Despite being sacked six times and being constantly hit and harassed by 49ers defensive stalwarts Patrick Willis and Justin Smith the entire game, Manning kept his resolve. While he did not consistently lead long scoring drives, he also did not commit any costly turnovers and let the Giants' defense and special teams grind out stops and turnovers to keep Big Blue competitive.  

The 49ers on offense: Same Old Smith

In a performance similar to one eliminated Broncos quarterback named Tebow, 49ers quarterback Alex Smith, apart from two touchdown strikes to tight end Vernon Davis of 73 and 28 yards, struggled to complete passes consistently. He finished 12-of-26 passing for 196 yards. While the 49ers had no turnovers, they finished only 1-of-13 on third-down conversions, quickly killing many of their drives.

49ers running back Frank Gore had a respectable 16 rushes for 74 yards, but was not able to break free for any long runs. Seeing as Smith was not able to consistently engineer long drives with his arm down the field, the 49ers needed Gore to play dynamically and turn the game into the 49ers favor. He could not meet that order. 

The Weather Factor

While rain was expected all week for the game, it nonetheless played a huge role. Receivers from both teams dropped normally easy catches throughout the game, and both teams' punt returns often ended prematurely as the return man slipped and fell onto the grass. Most importantly though, was the rain's effect on ball safety, especially for the 49ers, who fumbled the ball four times, with the final fumble by Williams ultimately costing the 49ers their title shot. 

Penalties abound

Justin Smith (left) and Patrick Willis head out of the playoffs. (Jaymi Heimbuch/Creative Commons)
Justin Smith (left) and Patrick Willis head out of the playoffs. (Jaymi Heimbuch/Creative Commons)
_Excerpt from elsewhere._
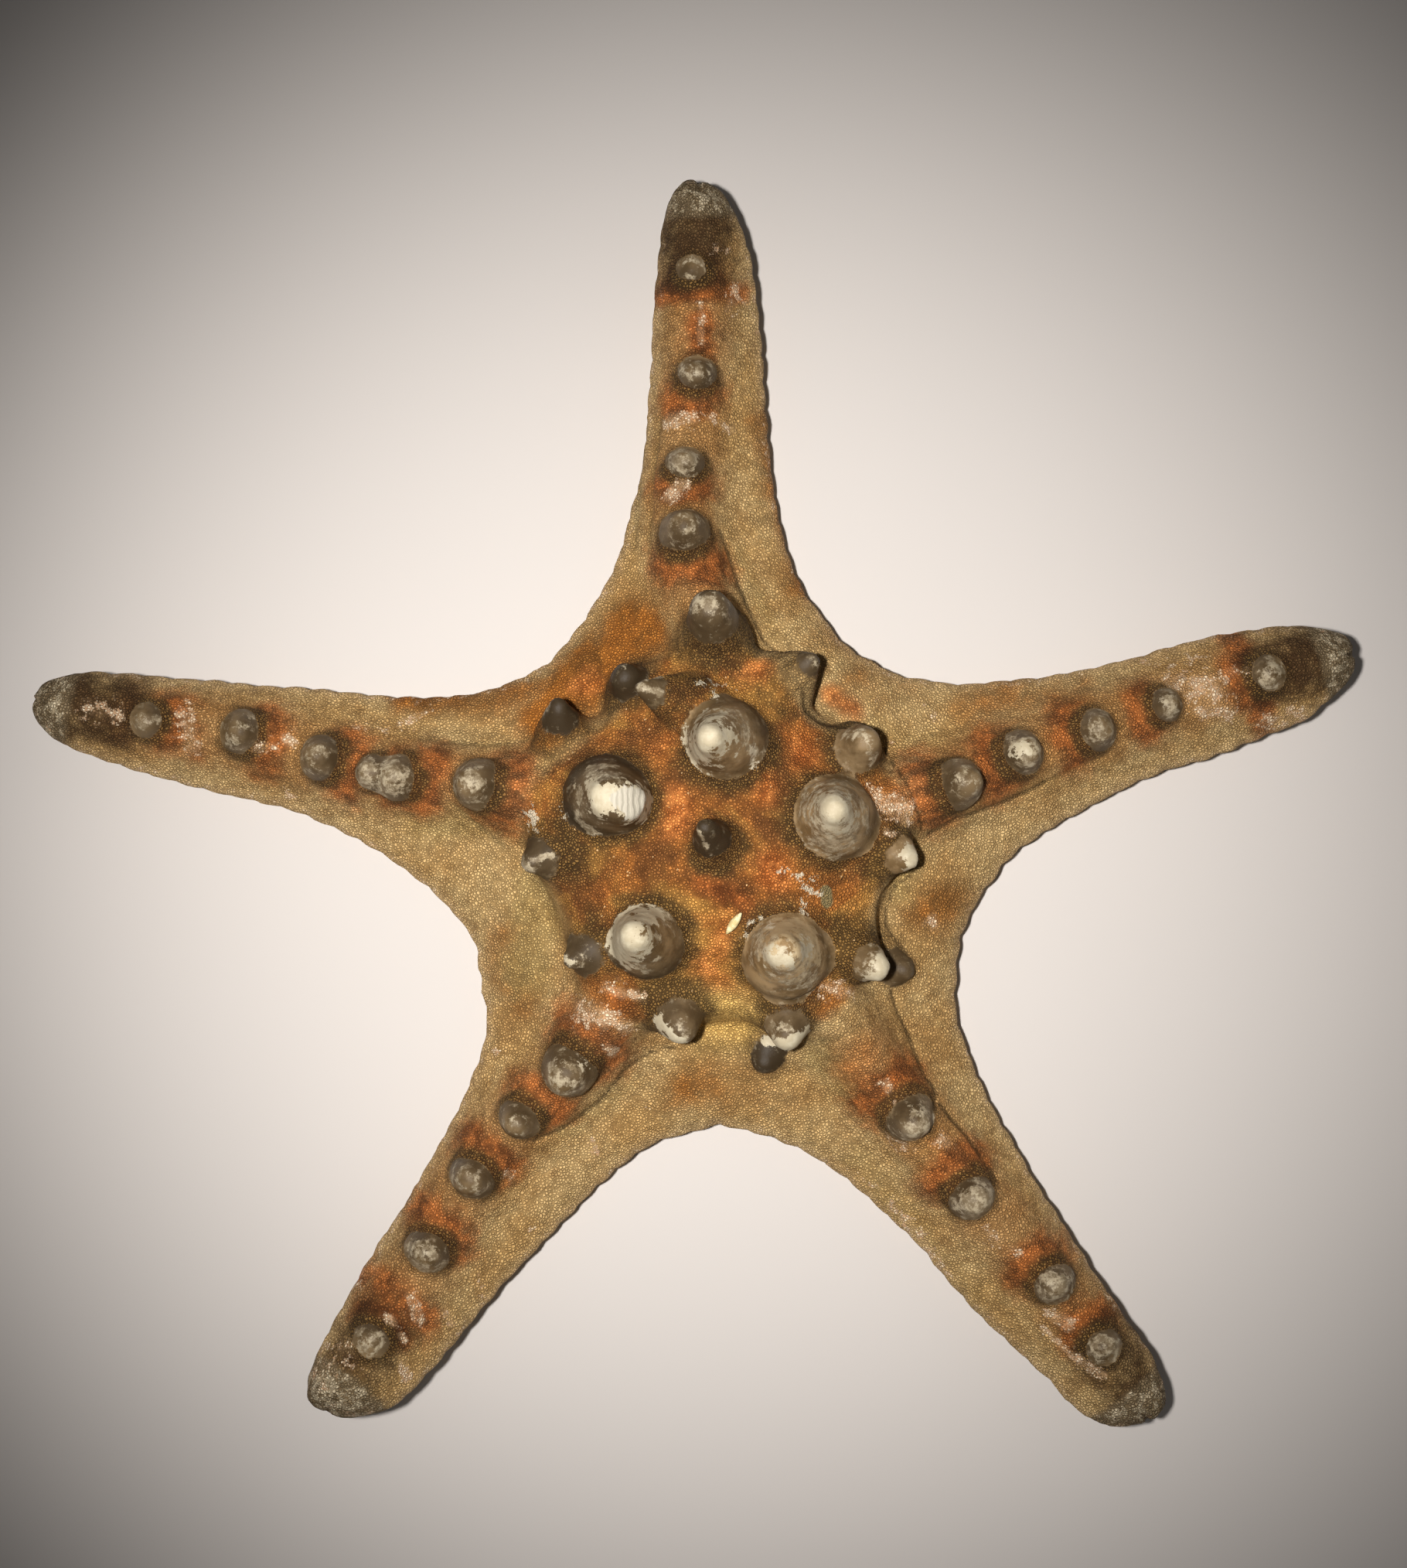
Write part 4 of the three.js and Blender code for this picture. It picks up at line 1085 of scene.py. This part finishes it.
def horn_colour(n, fibre):
    """Knobs: brown horn under a cloudy grey film, cream and white where the tips are worn through."""
    colour = n.two_tone((260, 4, 0.6), 0.38, 0.62, horn_tone(108, 86, 56), horn_tone(156, 130, 94))
    # The dark mask: darker horn, and painted shade on the lower flanks of the disc knobs
    colour = n.mix(n.attribute("dark"), colour, horn_tone(52, 42, 29))
    milk = n.two_tone((900, 5, 0.75), 0.42, 0.6, horn_tone(116, 102, 80), horn_tone(176, 163, 138))
    colour = n.over(colour, n.flecks("film", (560, 6, 0.75), 0.9, 0.75, 1.15), 0.78, milk)
    cream = n.flecks("cream", (400, 6, 0.75), 0.9, 0.8, 1.2)
    colour = n.over(colour, cream, 0.8, horn_tone(170, 150, 117))
    ivory = n.two_tone((700, 4, 0.65), 0.42, 0.64, linear(188, 175, 148), linear(201, 190, 164))
    colour = n.mix(n.flecks("white", (520, 6, 0.72), 0.7, 0.86, 0.93), colour, ivory)
    striped = n.mix(fibre, linear(184, 177, 160), linear(199, 191, 174))
    return n.mix(n.flecks("fibre", (500, 4, 0.6), 0.4, 0.6, 0.7), colour, striped)


def skin_material():
    n = Nodes("dried_skin")
    horn = n.attribute("horn")
    top = granule_tops(n)
    fibre = fibre_pattern(n)
    bare = n.spread("horn", (700, 5, 0.7), 1.4, 0.3, 0.6)
    colour = n.mix(bare, granular(n, skin_zones(n), top), horn_colour(n, fibre))
    colour = n.over(colour, n.flecks("grit", (800, 5, 0.75), 1.0, 1.15, 1.35), 0.8, seen(188, 178, 156))
    # Relief too fine for the mesh: granules on the skin, scratches on the horn, layers of the broken face
    skin_only = n.math("SUBTRACT", 1.0, bare, clamp=True)
    scratches = n.times(n.noise(1500, 5, 0.75), horn)
    normal = n.bump(n.times(top, skin_only), 0.9, GRANULE_RELIEF)
    normal = n.bump(scratches, 0.4, SCRATCH_RELIEF, normal)
    normal = n.bump(n.times(fibre, n.attribute("fibre")), 0.4, SCRATCH_RELIEF, normal)
    roughness = n.ramp(horn, 0.0, 1.0, SKIN_ROUGHNESS, HORN_ROUGHNESS)
    return n.finish(colour, roughness, normal, SKIN_SPECULAR)


def add_attributes(piece, values):
    for name, data in values.items():
        layer = piece.data.attributes.new(name, "FLOAT", "POINT")
        layer.data.foreach_set("value", np.clip(data, 0, 1).astype(np.float32))


def plain_material(name, light, dark, scale):
    """Two tones in fine clouds, with a fine relief."""
    n = Nodes(name)
    cloud = n.noise(scale, 4, 0.65)
    colour = n.mix(n.ramp(cloud, 0.4, 0.62), light, dark)
    return n.finish(colour, 0.7, n.bump(cloud, 0.4, SPINE_RELIEF))


def taper(foot, tip, radius, profile, sides):
    """Points and faces of a closed round spike: profile gives its radius and place along the way."""
    axis = (tip - foot) / np.linalg.norm(tip - foot)
    side = np.cross(axis, [0.0, 0.0, 1.0])
    side /= np.linalg.norm(side)
    other = np.cross(axis, side)
    turn = np.arange(sides) * 2 * math.pi / sides
    circle = np.cos(turn)[:, None] * side + np.sin(turn)[:, None] * other
    points = [foot + (tip - foot) * place + circle * radius * width for place, width in profile]
    points = np.concatenate(points + [[foot], [tip]])
    faces = []
    last = sides * len(profile)
    for k in range(sides):
        after = (k + 1) % sides
        faces.append((last, after, k))
        for ring in range(0, last - sides, sides):
            faces.append((ring + k, ring + after, ring + sides + after, ring + sides + k))
        faces.append((last - sides + k, last - sides + after, last + 1))
    return points, faces


def joined(parts):
    points = []
    faces = []
    count = 0
    for some, these in parts:
        points.append(some)
        faces += [tuple(v + count for v in face) for face in these]
        count += len(some)
    return np.concatenate(points), faces


def groove_spines():
    """Two rows of small blunt spines that lean over each feeding groove."""
    parts = []
    for arm in ARMS:
        for s in np.arange(FIRST_SPINE, arm["length"] - LAST_SPINE, SPINE_PITCH):
            for side in (-1, 1):
                shift = rng.uniform(-SCATTER, SCATTER)
                middle = float(groove_offset(arm, s))
                x0, y0 = arm_point(arm, s + shift, middle + side * SPINE_FOOT[0])
                x1, y1 = arm_point(arm, s + shift * 2, middle + side * SPINE_TIP[0])
                foot = np.array([x0, y0, SPINE_FOOT[1]])
                tip = np.array([x1, y1, SPINE_TIP[1] + rng.uniform(0, SCATTER)])
                parts.append(taper(foot, tip, SPINE_RADIUS, SPINE_PROFILE, SPINE_SIDES))
    points, faces = joined(parts)
    return curl(points) + PLACE, faces


def fleck():
    """The pale chip that has dried onto the disc below the centre cone."""
    profile = [(k / 8, math.sin(math.pi * (k + 0.5) / 9)) for k in range(9)]
    foot, tip = (np.array(end) for end in FLECK_ENDS)
    points, faces = taper(foot, tip, FLECK_RADIUS, profile, FLECK_SIDES)
    return points + PLACE, faces


def add_piece(name, points, faces, material):
    piece = new_mesh_object(name, points, faces, material)
    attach(piece, "root")
    return piece


skin_points, skin_faces, masks = finished_skin()
skin = add_piece("skin", skin_points, skin_faces, skin_material())
add_attributes(skin, masks)
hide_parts("starfish")
spine_material = plain_material("spines", linear(196, 172, 128), linear(150, 116, 72), 700)
add_piece("groove_spines", *groove_spines(), spine_material)
add_piece("fleck", *fleck(), plain_material("fleck", linear(240, 230, 184), linear(206, 186, 130), 900))


# Camera: straight above, a little in front of the middle, looking slightly back
IMAGE_WIDTH = 1820
IMAGE_HEIGHT = 2028
FOCAL_PIXELS = 2017
CAMERA_PLACE = Vector((1.16, -5.67, 230.0)) * MM
CAMERA_TARGET = Vector((1.11, 1.93, 0.0)) * MM
SENSOR_WIDTH = 36
CLIP = (0.01, 10)
KEY_CONE = 76.5
# Lights in metres: name, kind, place, target, size, power and colour
LIGHTS = [
    ("key", "SPOT", (-0.022, -0.004, 0.235), (0.003, -0.002, 0), 0.005, 2.9, (1.0, 0.97, 0.93)),
    ("soft_left", "AREA", (-0.5, -0.25, 0.5), (0, 0, 0), 0.6, 0.16, (1.0, 0.98, 0.95)),
    ("soft_right", "AREA", (0.5, 0.25, 0.5), (0, 0, 0), 0.6, 0.2, (1.0, 0.98, 0.95)),
]
AMBIENT_COLOUR = (1, 0.98, 0.95, 1)
AMBIENT_STRENGTH = 0.03
FLOOR_HALF = 3000
FLOOR_GAP = 0.1


def add_camera():
    data = bpy.data.cameras.new("camera")
    data.sensor_width = SENSOR_WIDTH
    data.lens = FOCAL_PIXELS / max(IMAGE_WIDTH, IMAGE_HEIGHT) * data.sensor_width
    data.clip_start, data.clip_end = CLIP
    camera = bpy.data.objects.new("camera", data)
    back = (CAMERA_PLACE - CAMERA_TARGET).normalized()
    right = Vector((0, 1, 0)).cross(back).normalized()
    up = back.cross(right)
    camera.matrix_world = Matrix.Translation(CAMERA_PLACE) @ Matrix((right, up, back)).transposed().to_4x4()
    link(camera)
    bpy.context.scene.camera = camera


def add_light(name, kind, place, target, size, power, colour):
    data = bpy.data.lights.new(name, kind)
    if kind == "SPOT":
        data.spot_size = math.radians(KEY_CONE)
        data.spot_blend = 1.0
        data.shadow_soft_size = size
    else:
        data.shape = "DISK"
        data.size = size
    data.energy = power
    data.color = colour
    light = bpy.data.objects.new(name, data)
    light.location = place
    light.rotation_euler = (Vector(target) - Vector(place)).to_track_quat("-Z", "Y").to_euler()
    link(light)


def add_floor():
    """The pale floor, a little below the star."""
    corners = np.array([(-1, -1, 0), (1, -1, 0), (1, 1, 0), (-1, 1, 0)]) * FLOOR_HALF
    material = Nodes("floor").finish(linear(218, 212, 208), 0.9)
    floor = new_mesh_object("floor", corners, [(0, 1, 2, 3)], material)
    floor.location.z = -FLOOR_GAP * MM


add_camera()
add_floor()
for row in LIGHTS:
    add_light(*row)
world = bpy.data.worlds.new("world")
world.use_nodes = True
background = world.node_tree.nodes["Background"]
background.inputs["Color"].default_value = AMBIENT_COLOUR
background.inputs["Strength"].default_value = AMBIENT_STRENGTH
bpy.context.scene.world = world
bpy.context.scene.view_settings.view_transform = "Standard"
The rain also contributed to some sloppy plays. The two teams combined to have 15 penalties for 110 yards, extending many drives and not letting either team pull away from the other. In fact, the largest lead of the game was when the 49ers scored the first touchdown on a 73-yard Vernon Davis breakaway to take a 7-0 lead. 

What's next

The Giants have booked their ticket to Indianapolis, where they will face the New England Patriots in a rematch of Super Bowl XLII, where the Giants famously ended the Patriots' undefeated season in a 17-14 thriller. Just as in the 2008 playoffs, the Giants entered the playoffs without much hype, and have proceeded to shock the top seeds in the NFC with a prolific passing offense and an intimidating run defense, with upstart defensive end Jason Pierre-Paul leading the charge.

Heartbreak in Candlestick (Again)

For seasoned 49ers fans, the way this game ended might seem all too familiar. In 1991, the Giants also ended the 49ers Super Bowl dreams in dramatic fashion, with Giants kicker Matt Bahr kicking a 42-yard field goal to give the Giants a 15-13 victory and send them to the title game.

Escaping Peyton’s shadow

After another strong playoff performance, Eli Manning now has a chance to earn his second Super Bowl title to his brother’s one, and on the same field where Peyton has dazzled Colts fans for years. With Peyton's future in Indianapolis in doubt with the Colts’ appearing set to draft Stanford quarterback Andrew Luck, now is the perfect time for Eli to step forth and try to become the first Manning to earn two Super Bowl titles.